Aber dass manche Verfahren zu lange dauern, ist schon ein Problem, oder?

Rixecker: Wenn einfache Verfahren Jahre dauern, ist das inakzeptabel. Es gibt aber auch außerordentlich komplizierte Verfahren, die lange dauern müssen, weil man Sachverständigen-Gutachten braucht und komplizierte Beweise erhoben werden müssen. Nehmen Sie den Pascal-Prozess, der war extrem kompliziert. Und nun Richter, die mit solchen Verfahren nicht befasst sind, mit der Frage zu befassen, ob ein bestimmtes Verfahren zu lange dauert, ist ein merkwürdiger Vorschlag.

Wie ist die Situation bei der Prozessdauer im Saarland?

Rixecker: Wenn ich auf die saarländischen Zahlen schaue, muss ich sagen: Alles kann man verbessern, aber von einzelnen Ausnahmen abgesehen gibt es keine dramatisch langen Verfahren, auch im europäischen Vergleich übrigens nicht.

Ist die Befürchtung abwegig, dass bei Verfahren Schnelligkeit vor Genauigkeit geht, weil die Richter Verzögerungsrügen vermeiden wollen?

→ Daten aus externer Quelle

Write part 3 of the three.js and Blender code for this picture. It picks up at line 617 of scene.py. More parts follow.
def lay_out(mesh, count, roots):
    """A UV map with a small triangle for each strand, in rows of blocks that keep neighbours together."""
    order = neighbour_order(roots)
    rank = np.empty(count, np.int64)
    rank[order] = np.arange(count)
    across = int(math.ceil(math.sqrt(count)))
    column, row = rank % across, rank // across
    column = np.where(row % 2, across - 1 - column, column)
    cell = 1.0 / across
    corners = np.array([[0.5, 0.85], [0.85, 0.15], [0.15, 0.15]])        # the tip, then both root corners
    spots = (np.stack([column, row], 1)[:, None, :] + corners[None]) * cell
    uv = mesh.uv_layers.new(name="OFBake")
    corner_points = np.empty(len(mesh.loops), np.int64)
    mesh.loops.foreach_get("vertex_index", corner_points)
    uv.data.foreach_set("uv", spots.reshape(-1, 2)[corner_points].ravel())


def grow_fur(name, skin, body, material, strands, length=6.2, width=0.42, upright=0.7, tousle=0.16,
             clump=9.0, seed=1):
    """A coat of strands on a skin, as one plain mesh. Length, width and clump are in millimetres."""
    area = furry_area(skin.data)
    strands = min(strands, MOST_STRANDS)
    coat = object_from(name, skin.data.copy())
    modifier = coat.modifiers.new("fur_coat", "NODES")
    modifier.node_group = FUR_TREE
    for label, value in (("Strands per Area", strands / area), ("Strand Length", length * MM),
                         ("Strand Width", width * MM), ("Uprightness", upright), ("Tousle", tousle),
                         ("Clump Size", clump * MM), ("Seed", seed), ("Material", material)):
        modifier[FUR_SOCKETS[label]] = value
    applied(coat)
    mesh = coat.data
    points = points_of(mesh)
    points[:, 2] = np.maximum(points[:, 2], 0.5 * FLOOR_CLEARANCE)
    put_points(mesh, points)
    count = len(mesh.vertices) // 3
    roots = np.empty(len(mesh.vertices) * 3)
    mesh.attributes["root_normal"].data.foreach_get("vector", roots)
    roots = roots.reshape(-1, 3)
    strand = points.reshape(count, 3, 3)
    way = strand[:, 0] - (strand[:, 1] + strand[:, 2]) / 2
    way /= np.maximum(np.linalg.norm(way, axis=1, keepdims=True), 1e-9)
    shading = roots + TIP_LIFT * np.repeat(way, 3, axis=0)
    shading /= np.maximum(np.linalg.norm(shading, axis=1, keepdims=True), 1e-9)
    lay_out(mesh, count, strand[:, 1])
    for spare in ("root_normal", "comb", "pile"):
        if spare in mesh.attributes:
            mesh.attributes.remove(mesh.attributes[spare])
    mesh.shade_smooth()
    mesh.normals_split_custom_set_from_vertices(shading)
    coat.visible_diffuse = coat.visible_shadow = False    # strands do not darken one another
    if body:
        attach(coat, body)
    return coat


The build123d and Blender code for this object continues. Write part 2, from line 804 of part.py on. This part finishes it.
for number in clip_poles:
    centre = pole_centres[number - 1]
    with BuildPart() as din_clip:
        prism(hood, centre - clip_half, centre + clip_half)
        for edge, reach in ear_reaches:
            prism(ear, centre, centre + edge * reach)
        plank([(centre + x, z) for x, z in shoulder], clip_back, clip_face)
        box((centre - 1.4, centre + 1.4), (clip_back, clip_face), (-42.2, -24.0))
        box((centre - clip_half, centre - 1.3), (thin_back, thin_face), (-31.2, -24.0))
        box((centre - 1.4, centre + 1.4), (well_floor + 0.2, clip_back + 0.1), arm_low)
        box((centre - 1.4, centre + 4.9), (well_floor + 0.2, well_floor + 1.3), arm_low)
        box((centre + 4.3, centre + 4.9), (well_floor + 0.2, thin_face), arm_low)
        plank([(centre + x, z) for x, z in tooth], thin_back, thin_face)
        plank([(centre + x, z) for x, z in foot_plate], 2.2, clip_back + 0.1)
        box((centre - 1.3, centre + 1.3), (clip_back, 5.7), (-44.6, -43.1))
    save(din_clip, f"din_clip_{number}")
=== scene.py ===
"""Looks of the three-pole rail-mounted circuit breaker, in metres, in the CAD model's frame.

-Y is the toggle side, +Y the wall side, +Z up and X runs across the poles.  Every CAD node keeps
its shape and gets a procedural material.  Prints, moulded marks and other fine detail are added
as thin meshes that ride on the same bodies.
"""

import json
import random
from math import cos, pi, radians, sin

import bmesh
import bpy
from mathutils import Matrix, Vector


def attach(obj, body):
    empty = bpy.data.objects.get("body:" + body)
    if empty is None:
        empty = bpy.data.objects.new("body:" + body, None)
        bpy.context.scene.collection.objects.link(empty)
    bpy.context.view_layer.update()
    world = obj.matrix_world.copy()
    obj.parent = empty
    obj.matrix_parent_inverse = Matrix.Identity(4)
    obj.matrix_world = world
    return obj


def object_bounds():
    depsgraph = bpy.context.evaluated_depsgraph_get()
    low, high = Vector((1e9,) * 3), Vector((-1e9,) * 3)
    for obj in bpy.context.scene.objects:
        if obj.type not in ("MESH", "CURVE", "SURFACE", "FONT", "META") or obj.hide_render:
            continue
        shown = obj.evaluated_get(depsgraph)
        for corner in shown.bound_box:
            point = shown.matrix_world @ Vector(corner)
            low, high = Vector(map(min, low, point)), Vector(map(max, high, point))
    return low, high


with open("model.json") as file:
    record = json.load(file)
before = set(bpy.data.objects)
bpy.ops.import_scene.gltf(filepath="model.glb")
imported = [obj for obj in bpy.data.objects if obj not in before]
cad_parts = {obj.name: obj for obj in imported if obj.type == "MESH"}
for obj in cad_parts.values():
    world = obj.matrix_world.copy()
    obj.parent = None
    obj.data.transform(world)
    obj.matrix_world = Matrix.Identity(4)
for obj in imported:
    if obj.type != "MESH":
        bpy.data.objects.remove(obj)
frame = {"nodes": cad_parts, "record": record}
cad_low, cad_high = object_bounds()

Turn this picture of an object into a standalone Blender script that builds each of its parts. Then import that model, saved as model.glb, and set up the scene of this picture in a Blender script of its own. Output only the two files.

Rixecker: Das ist nicht ganz unbegründet. Wir wollen zwar den zügig arbeitenden Richter, aber nicht den Richter, der kurzen Prozess macht. Denn dann können auch Rechte und Chancen der Bürger verloren gehen. Das muss man vermeiden.

Meinung

Rechtsstaatlich fragwürdig

Von SZ-Redakteur

Daniel Kirch

Der Vorschlag von Bundesjustizministerin Sabine Leutheusser-Schnarrenberger, kürzere Prozesse mit Entschädigungen erzwingen zu wollen, hat seine Tücken. Zu Recht will die FDP-Politikerin Gerichtsverfahren vermeiden, die sich ohne Not über Jahre und Jahrzehnte hinziehen. Das Gesetz, erst einmal in Kraft getreten, wird aber auch dazu führen, dass Beteiligte in Allerweltsprozessen vor den Amtsgerichten, denen es mit Verhandlung und Beweisaufnahme einfach nicht schnell genug geht, beim Gericht Druck machen und mit einer "Verzögerungsrüge" drohen. Ob das im Sinne des Rechtsstaats ist, darf bezweifelt werden. Leutheusser-Schnarrenberger wäre daher gut beraten, einen Missbrauch der neuen Möglichkeit in ihrem Gesetzentwurf auszuschließen.